The MIQ Framework offers a powerful approach to understanding and managing your arousal states, a key factor in achieving peak performance in business. By cultivating mindfulness, you become more aware of your internal state, enabling you to recognize when your focus is too narrow or your energy is misaligned with the task at hand. Intensity management then helps you transition smoothly between high-pressure moments and calmer periods, ensuring you maintain optimal engagement without burnout. Finally, prioritizing the quality of your decisions through regular reflection sharpens your judgment, allowing you to learn from experience and improve continuously.

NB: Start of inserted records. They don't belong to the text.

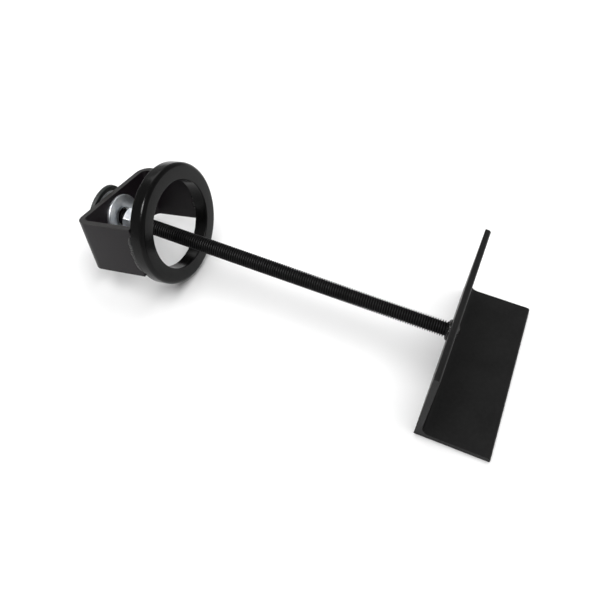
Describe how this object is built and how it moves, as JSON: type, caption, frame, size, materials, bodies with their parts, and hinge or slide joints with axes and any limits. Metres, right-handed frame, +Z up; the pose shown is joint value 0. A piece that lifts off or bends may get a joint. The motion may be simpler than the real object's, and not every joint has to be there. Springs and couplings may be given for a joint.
{
  "type": "spool holder stand",
  "caption": "Clamp-style spool holder: threaded rod welded to an angle-iron foot, with a thick ring on a loose U bracket held by washers and nuts.",
  "frame": {"origin": "centre of the foot's underside, on the floor", "axes": "+X along the rod from the ring to the foot, +Z up"},
  "size_m": [0.3749, 0.149, 0.0988],
  "materials": {
    "black_paint": "satin black paint over rolled and bent steel",
    "black_rod": "black paint over cut threads, semi-gloss",
    "zinc": "bright zinc plate"
  },
  "bodies": {
    "foot": {"foot_angle": "black_paint", "threaded_rod": "black_rod", "rod_outer_weld": "black_paint", "rod_inner_weld": "black_paint"},
    "clamp_slide": {"outer_washer": "zinc"},
    "outer_nut": {"outer_nut": "zinc"},
    "inner_nut": {"inner_nut": "zinc"},
    "tilt_washer": {"inner_washer": "zinc"},
    "bracket": {"bracket": "black_paint", "clamp_ring": "black_paint", "near_leg_outer_weld": "black_paint", "near_leg_inner_weld": "black_paint", "far_leg_outer_weld": "black_paint", "far_leg_inner_weld": "black_paint"}
  },
  "joints": [
    {"name": "clamp_travel", "type": "slide", "parent": "foot", "child": "clamp_slide", "axis": [1, 0, 0], "range_m": [0, 0.2]},
    {"name": "outer_nut_spin", "type": "hinge", "parent": "clamp_slide", "child": "outer_nut", "pos_m": [-0.337, 0, 0.0352], "axis": [1, 0, 0], "range_deg": [0, 36851.4]},
    {"name": "inner_nut_spin", "type": "hinge", "parent": "clamp_slide", "child": "inner_nut", "pos_m": [-0.309, 0, 0.0352], "axis": [1, 0, 0], "range_deg": [0, 36851.4]},
    {"name": "bracket_tilt", "type": "hinge", "parent": "clamp_slide", "child": "tilt_washer", "pos_m": [-0.319, 0, 0.0352], "axis": [0, 1, 0], "range_deg": [0, 29.8]},
    {"name": "bracket_swivel", "type": "hinge", "parent": "tilt_washer", "child": "bracket", "pos_m": [-0.319, 0, 0.0352], "axis": [0.9664, 0, 0.2571], "continuous": true}
  ],
  "couplings": [
    {"joint": "outer_nut_spin", "follows": "clamp_travel", "rad_per_m": 3215.8},
    {"joint": "inner_nut_spin", "follows": "clamp_travel", "rad_per_m": 3215.8}
  ]
}
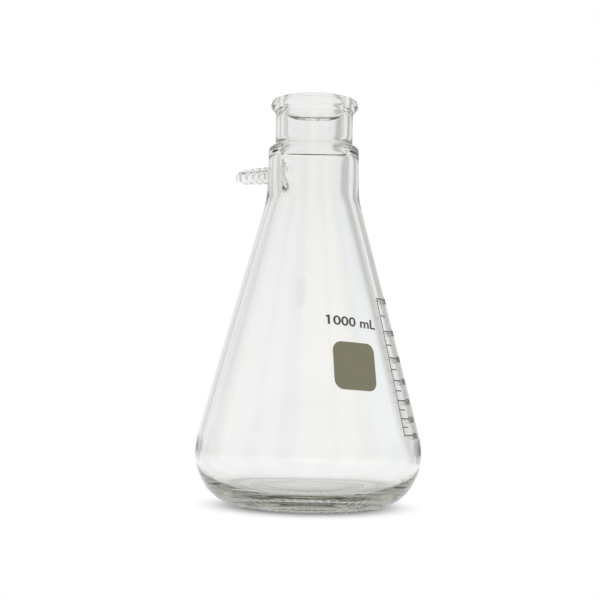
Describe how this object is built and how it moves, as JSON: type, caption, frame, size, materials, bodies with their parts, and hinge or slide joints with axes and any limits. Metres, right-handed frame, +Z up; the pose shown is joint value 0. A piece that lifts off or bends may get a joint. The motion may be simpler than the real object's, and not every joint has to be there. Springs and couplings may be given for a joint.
{
  "type": "filter flask",
  "caption": "Conical heavy-wall glass filter flask with a stepped neck, a rolled rim, a barbed side arm for a vacuum hose, and enamel graduations.",
  "frame": {"origin": "centre of the plane the flask stands on, on its axis", "axes": "+Z up along the flask's axis, -X along the side arm, +X towards the enamel"},
  "size_m": [0.132, 0.132, 0.237],
  "materials": {
    "clear_glass": "fire polished",
    "olive_enamel": "matte fired enamel",
    "dark_enamel": "matte fired enamel"
  },
  "bodies": {
    "root": {"flask": "clear_glass", "marking_patch": "olive_enamel", "graduation_scale": "dark_enamel"}
  },
  "joints": []
}
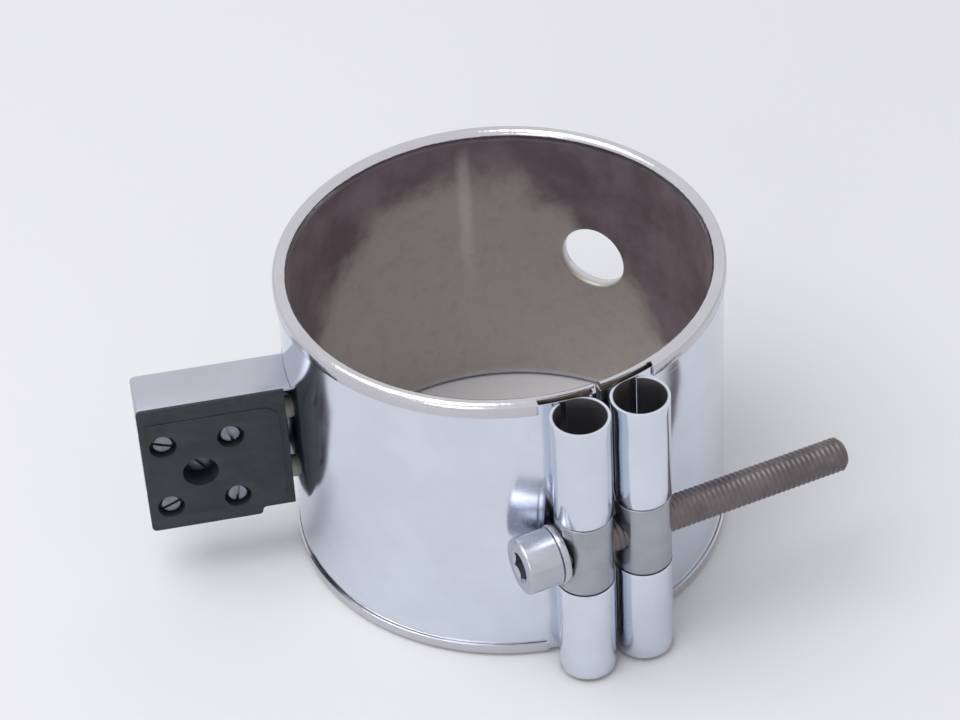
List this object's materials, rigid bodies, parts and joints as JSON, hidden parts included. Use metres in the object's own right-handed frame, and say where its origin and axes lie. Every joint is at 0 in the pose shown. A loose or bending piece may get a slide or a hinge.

Applying the MIQ Framework means harmonizing your inner state with the demands of your professional environment. By integrating mindfulness practices to monitor arousal, employing simple techniques to adjust intensity, and dedicating time to reflect on decision quality, you unlock greater focus, creativity, and productivity. Equally important is respecting your body’s natural energy rhythms throughout the day, structuring your schedule around these fluctuations can dramatically enhance your ability to tackle complex challenges and innovate effectively.

What parts of your daily routine or current business challenges do you think could benefit most from the MIQ Framework? Feel free to explore how this method might fit into your work life for better balance and results.